[The request] Return every record verbatim.

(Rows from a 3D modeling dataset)

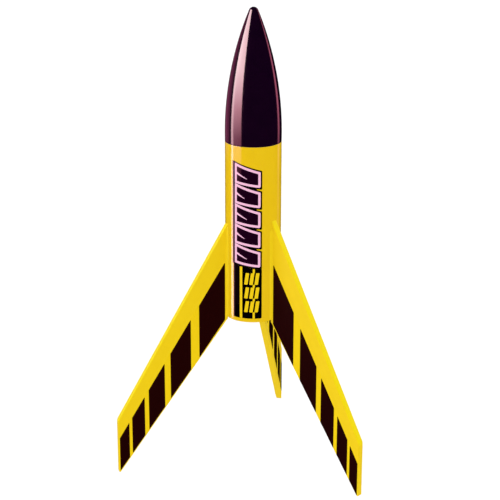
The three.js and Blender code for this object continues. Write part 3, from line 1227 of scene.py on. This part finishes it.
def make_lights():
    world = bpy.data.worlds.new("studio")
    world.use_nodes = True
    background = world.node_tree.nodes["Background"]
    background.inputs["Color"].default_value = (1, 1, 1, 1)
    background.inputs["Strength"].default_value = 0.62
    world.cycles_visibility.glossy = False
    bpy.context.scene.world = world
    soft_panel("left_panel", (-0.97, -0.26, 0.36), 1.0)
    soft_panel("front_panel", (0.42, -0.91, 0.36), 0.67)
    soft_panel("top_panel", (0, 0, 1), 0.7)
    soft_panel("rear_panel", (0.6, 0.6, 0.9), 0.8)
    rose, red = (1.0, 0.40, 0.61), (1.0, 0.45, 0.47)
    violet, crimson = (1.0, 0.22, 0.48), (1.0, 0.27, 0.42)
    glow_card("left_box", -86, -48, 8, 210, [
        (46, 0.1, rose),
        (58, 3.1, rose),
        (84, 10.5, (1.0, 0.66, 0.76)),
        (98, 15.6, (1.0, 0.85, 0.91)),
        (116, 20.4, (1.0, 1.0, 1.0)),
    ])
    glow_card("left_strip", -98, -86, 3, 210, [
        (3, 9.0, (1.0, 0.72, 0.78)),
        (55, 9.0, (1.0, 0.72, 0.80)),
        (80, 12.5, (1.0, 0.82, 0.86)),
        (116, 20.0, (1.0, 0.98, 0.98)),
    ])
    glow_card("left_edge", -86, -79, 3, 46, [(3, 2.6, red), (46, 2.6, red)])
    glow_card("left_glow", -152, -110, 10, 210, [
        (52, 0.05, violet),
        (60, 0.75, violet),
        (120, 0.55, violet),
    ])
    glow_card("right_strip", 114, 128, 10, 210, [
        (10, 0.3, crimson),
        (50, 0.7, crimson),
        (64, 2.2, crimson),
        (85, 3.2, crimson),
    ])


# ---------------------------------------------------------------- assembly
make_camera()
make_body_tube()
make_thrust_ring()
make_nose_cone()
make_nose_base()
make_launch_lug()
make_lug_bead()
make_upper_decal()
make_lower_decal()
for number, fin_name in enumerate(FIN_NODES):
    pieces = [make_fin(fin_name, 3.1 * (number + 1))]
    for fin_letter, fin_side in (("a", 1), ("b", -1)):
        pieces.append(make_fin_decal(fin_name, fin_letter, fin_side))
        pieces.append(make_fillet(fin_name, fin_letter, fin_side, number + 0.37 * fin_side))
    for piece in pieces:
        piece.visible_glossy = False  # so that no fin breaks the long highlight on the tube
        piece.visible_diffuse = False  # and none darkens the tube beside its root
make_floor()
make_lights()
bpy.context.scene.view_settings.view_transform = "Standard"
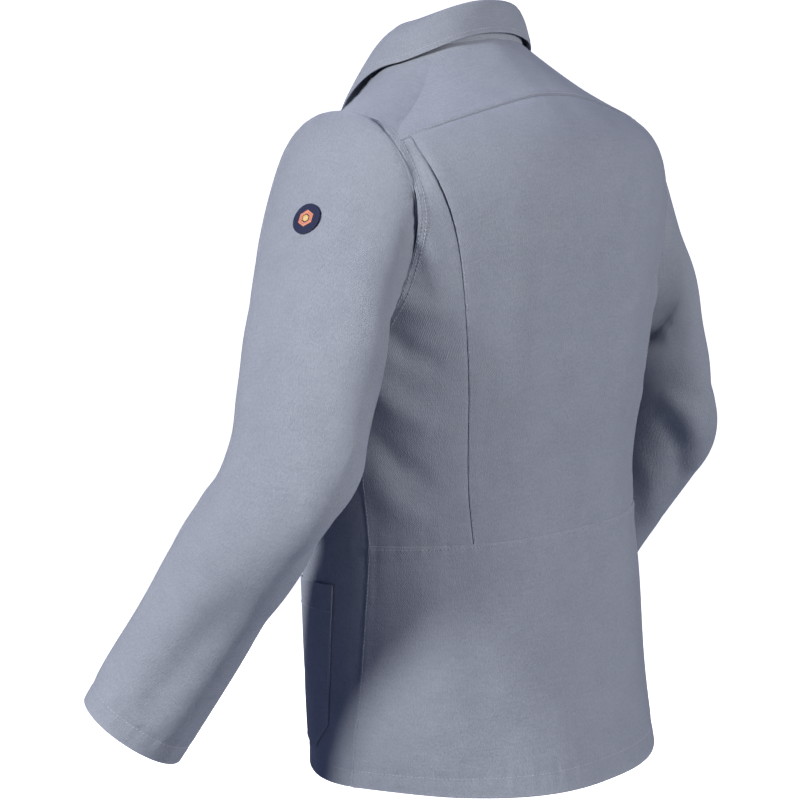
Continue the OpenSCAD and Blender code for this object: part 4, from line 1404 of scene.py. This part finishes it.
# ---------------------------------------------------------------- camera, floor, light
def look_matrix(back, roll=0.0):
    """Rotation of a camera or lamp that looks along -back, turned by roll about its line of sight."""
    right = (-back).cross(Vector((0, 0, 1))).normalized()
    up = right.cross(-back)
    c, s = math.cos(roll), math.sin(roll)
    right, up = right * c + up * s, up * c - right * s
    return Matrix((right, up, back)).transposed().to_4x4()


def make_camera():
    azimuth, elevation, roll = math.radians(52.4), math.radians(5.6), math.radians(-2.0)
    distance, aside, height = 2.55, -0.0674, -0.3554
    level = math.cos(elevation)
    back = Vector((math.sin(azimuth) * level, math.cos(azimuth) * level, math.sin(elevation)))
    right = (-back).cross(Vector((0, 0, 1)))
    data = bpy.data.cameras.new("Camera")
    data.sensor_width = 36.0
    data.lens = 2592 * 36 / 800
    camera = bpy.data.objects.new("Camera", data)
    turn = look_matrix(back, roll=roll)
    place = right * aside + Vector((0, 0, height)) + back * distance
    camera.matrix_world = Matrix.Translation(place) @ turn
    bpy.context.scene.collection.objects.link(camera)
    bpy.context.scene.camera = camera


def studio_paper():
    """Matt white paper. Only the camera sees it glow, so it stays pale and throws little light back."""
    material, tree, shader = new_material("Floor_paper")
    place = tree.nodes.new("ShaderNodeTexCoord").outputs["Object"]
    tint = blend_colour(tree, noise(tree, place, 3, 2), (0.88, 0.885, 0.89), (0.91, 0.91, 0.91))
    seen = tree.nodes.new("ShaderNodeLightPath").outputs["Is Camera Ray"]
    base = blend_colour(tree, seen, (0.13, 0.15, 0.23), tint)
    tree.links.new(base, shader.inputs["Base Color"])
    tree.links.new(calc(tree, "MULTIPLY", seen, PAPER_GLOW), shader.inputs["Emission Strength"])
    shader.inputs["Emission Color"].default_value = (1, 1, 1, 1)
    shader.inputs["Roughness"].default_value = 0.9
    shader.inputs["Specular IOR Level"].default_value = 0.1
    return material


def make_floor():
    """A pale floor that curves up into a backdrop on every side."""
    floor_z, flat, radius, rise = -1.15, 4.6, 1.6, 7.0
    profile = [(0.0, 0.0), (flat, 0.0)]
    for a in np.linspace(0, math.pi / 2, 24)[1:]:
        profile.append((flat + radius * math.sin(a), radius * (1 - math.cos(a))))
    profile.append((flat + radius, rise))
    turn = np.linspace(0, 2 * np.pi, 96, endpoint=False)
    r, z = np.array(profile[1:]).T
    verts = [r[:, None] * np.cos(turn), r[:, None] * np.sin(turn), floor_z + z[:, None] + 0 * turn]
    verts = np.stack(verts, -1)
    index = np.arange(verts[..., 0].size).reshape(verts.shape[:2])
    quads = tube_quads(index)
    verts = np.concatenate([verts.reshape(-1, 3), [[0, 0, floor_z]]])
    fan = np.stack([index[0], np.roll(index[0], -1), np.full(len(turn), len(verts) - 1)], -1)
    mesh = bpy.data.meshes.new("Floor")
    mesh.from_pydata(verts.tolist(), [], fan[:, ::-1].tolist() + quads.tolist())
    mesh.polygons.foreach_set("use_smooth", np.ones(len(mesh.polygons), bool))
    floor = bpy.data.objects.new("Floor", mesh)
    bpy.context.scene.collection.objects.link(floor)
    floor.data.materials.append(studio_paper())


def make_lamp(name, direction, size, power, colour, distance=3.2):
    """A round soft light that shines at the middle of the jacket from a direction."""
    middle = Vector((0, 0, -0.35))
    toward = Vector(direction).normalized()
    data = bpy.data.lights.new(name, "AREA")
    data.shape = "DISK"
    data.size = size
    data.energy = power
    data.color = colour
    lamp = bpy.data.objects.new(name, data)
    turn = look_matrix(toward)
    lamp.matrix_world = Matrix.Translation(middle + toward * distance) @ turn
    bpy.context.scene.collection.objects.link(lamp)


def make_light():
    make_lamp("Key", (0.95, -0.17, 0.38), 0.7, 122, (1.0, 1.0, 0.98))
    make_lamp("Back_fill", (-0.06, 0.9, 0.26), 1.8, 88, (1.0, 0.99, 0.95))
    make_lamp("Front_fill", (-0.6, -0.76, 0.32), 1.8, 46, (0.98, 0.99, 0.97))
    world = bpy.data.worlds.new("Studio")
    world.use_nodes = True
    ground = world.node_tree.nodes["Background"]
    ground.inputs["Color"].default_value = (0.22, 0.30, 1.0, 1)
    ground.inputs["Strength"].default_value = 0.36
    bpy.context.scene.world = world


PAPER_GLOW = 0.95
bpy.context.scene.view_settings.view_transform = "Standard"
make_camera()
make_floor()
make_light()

[Task response]
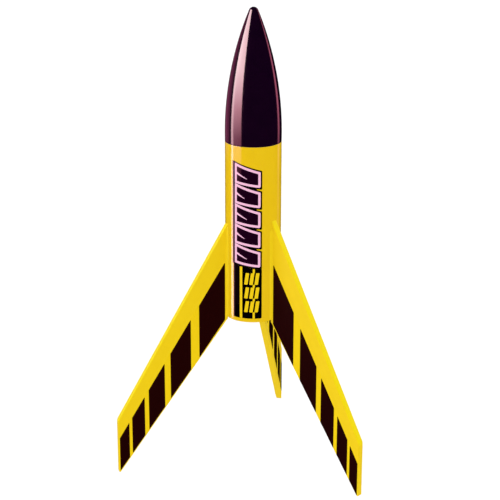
The three.js and Blender code for this object continues. Write part 3, from line 1227 of scene.py on. This part finishes it.
def make_lights():
    world = bpy.data.worlds.new("studio")
    world.use_nodes = True
    background = world.node_tree.nodes["Background"]
    background.inputs["Color"].default_value = (1, 1, 1, 1)
    background.inputs["Strength"].default_value = 0.62
    world.cycles_visibility.glossy = False
    bpy.context.scene.world = world
    soft_panel("left_panel", (-0.97, -0.26, 0.36), 1.0)
    soft_panel("front_panel", (0.42, -0.91, 0.36), 0.67)
    soft_panel("top_panel", (0, 0, 1), 0.7)
    soft_panel("rear_panel", (0.6, 0.6, 0.9), 0.8)
    rose, red = (1.0, 0.40, 0.61), (1.0, 0.45, 0.47)
    violet, crimson = (1.0, 0.22, 0.48), (1.0, 0.27, 0.42)
    glow_card("left_box", -86, -48, 8, 210, [
        (46, 0.1, rose),
        (58, 3.1, rose),
        (84, 10.5, (1.0, 0.66, 0.76)),
        (98, 15.6, (1.0, 0.85, 0.91)),
        (116, 20.4, (1.0, 1.0, 1.0)),
    ])
    glow_card("left_strip", -98, -86, 3, 210, [
        (3, 9.0, (1.0, 0.72, 0.78)),
        (55, 9.0, (1.0, 0.72, 0.80)),
        (80, 12.5, (1.0, 0.82, 0.86)),
        (116, 20.0, (1.0, 0.98, 0.98)),
    ])
    glow_card("left_edge", -86, -79, 3, 46, [(3, 2.6, red), (46, 2.6, red)])
    glow_card("left_glow", -152, -110, 10, 210, [
        (52, 0.05, violet),
        (60, 0.75, violet),
        (120, 0.55, violet),
    ])
    glow_card("right_strip", 114, 128, 10, 210, [
        (10, 0.3, crimson),
        (50, 0.7, crimson),
        (64, 2.2, crimson),
        (85, 3.2, crimson),
    ])


# ---------------------------------------------------------------- assembly
make_camera()
make_body_tube()
make_thrust_ring()
make_nose_cone()
make_nose_base()
make_launch_lug()
make_lug_bead()
make_upper_decal()
make_lower_decal()
for number, fin_name in enumerate(FIN_NODES):
    pieces = [make_fin(fin_name, 3.1 * (number + 1))]
    for fin_letter, fin_side in (("a", 1), ("b", -1)):
        pieces.append(make_fin_decal(fin_name, fin_letter, fin_side))
        pieces.append(make_fillet(fin_name, fin_letter, fin_side, number + 0.37 * fin_side))
    for piece in pieces:
        piece.visible_glossy = False  # so that no fin breaks the long highlight on the tube
        piece.visible_diffuse = False  # and none darkens the tube beside its root
make_floor()
make_lights()
bpy.context.scene.view_settings.view_transform = "Standard"
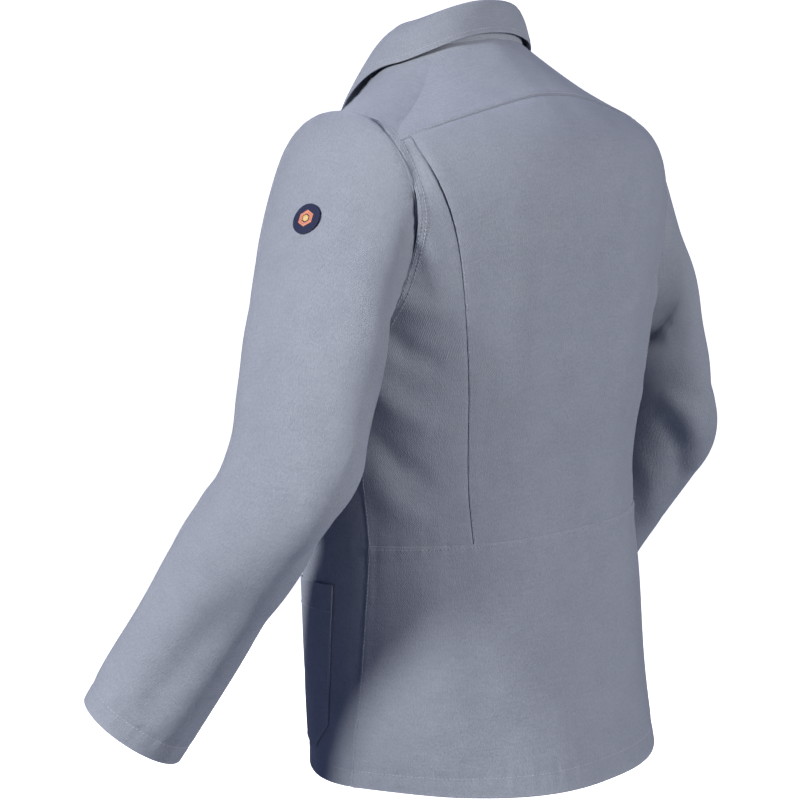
Continue the OpenSCAD and Blender code for this object: part 4, from line 1404 of scene.py. This part finishes it.
# ---------------------------------------------------------------- camera, floor, light
def look_matrix(back, roll=0.0):
    """Rotation of a camera or lamp that looks along -back, turned by roll about its line of sight."""
    right = (-back).cross(Vector((0, 0, 1))).normalized()
    up = right.cross(-back)
    c, s = math.cos(roll), math.sin(roll)
    right, up = right * c + up * s, up * c - right * s
    return Matrix((right, up, back)).transposed().to_4x4()


def make_camera():
    azimuth, elevation, roll = math.radians(52.4), math.radians(5.6), math.radians(-2.0)
    distance, aside, height = 2.55, -0.0674, -0.3554
    level = math.cos(elevation)
    back = Vector((math.sin(azimuth) * level, math.cos(azimuth) * level, math.sin(elevation)))
    right = (-back).cross(Vector((0, 0, 1)))
    data = bpy.data.cameras.new("Camera")
    data.sensor_width = 36.0
    data.lens = 2592 * 36 / 800
    camera = bpy.data.objects.new("Camera", data)
    turn = look_matrix(back, roll=roll)
    place = right * aside + Vector((0, 0, height)) + back * distance
    camera.matrix_world = Matrix.Translation(place) @ turn
    bpy.context.scene.collection.objects.link(camera)
    bpy.context.scene.camera = camera


def studio_paper():
    """Matt white paper. Only the camera sees it glow, so it stays pale and throws little light back."""
    material, tree, shader = new_material("Floor_paper")
    place = tree.nodes.new("ShaderNodeTexCoord").outputs["Object"]
    tint = blend_colour(tree, noise(tree, place, 3, 2), (0.88, 0.885, 0.89), (0.91, 0.91, 0.91))
    seen = tree.nodes.new("ShaderNodeLightPath").outputs["Is Camera Ray"]
    base = blend_colour(tree, seen, (0.13, 0.15, 0.23), tint)
    tree.links.new(base, shader.inputs["Base Color"])
    tree.links.new(calc(tree, "MULTIPLY", seen, PAPER_GLOW), shader.inputs["Emission Strength"])
    shader.inputs["Emission Color"].default_value = (1, 1, 1, 1)
    shader.inputs["Roughness"].default_value = 0.9
    shader.inputs["Specular IOR Level"].default_value = 0.1
    return material


def make_floor():
    """A pale floor that curves up into a backdrop on every side."""
    floor_z, flat, radius, rise = -1.15, 4.6, 1.6, 7.0
    profile = [(0.0, 0.0), (flat, 0.0)]
    for a in np.linspace(0, math.pi / 2, 24)[1:]:
        profile.append((flat + radius * math.sin(a), radius * (1 - math.cos(a))))
    profile.append((flat + radius, rise))
    turn = np.linspace(0, 2 * np.pi, 96, endpoint=False)
    r, z = np.array(profile[1:]).T
    verts = [r[:, None] * np.cos(turn), r[:, None] * np.sin(turn), floor_z + z[:, None] + 0 * turn]
    verts = np.stack(verts, -1)
    index = np.arange(verts[..., 0].size).reshape(verts.shape[:2])
    quads = tube_quads(index)
    verts = np.concatenate([verts.reshape(-1, 3), [[0, 0, floor_z]]])
    fan = np.stack([index[0], np.roll(index[0], -1), np.full(len(turn), len(verts) - 1)], -1)
    mesh = bpy.data.meshes.new("Floor")
    mesh.from_pydata(verts.tolist(), [], fan[:, ::-1].tolist() + quads.tolist())
    mesh.polygons.foreach_set("use_smooth", np.ones(len(mesh.polygons), bool))
    floor = bpy.data.objects.new("Floor", mesh)
    bpy.context.scene.collection.objects.link(floor)
    floor.data.materials.append(studio_paper())


def make_lamp(name, direction, size, power, colour, distance=3.2):
    """A round soft light that shines at the middle of the jacket from a direction."""
    middle = Vector((0, 0, -0.35))
    toward = Vector(direction).normalized()
    data = bpy.data.lights.new(name, "AREA")
    data.shape = "DISK"
    data.size = size
    data.energy = power
    data.color = colour
    lamp = bpy.data.objects.new(name, data)
    turn = look_matrix(toward)
    lamp.matrix_world = Matrix.Translation(middle + toward * distance) @ turn
    bpy.context.scene.collection.objects.link(lamp)


def make_light():
    make_lamp("Key", (0.95, -0.17, 0.38), 0.7, 122, (1.0, 1.0, 0.98))
    make_lamp("Back_fill", (-0.06, 0.9, 0.26), 1.8, 88, (1.0, 0.99, 0.95))
    make_lamp("Front_fill", (-0.6, -0.76, 0.32), 1.8, 46, (0.98, 0.99, 0.97))
    world = bpy.data.worlds.new("Studio")
    world.use_nodes = True
    ground = world.node_tree.nodes["Background"]
    ground.inputs["Color"].default_value = (0.22, 0.30, 1.0, 1)
    ground.inputs["Strength"].default_value = 0.36
    bpy.context.scene.world = world


PAPER_GLOW = 0.95
bpy.context.scene.view_settings.view_transform = "Standard"
make_camera()
make_floor()
make_light()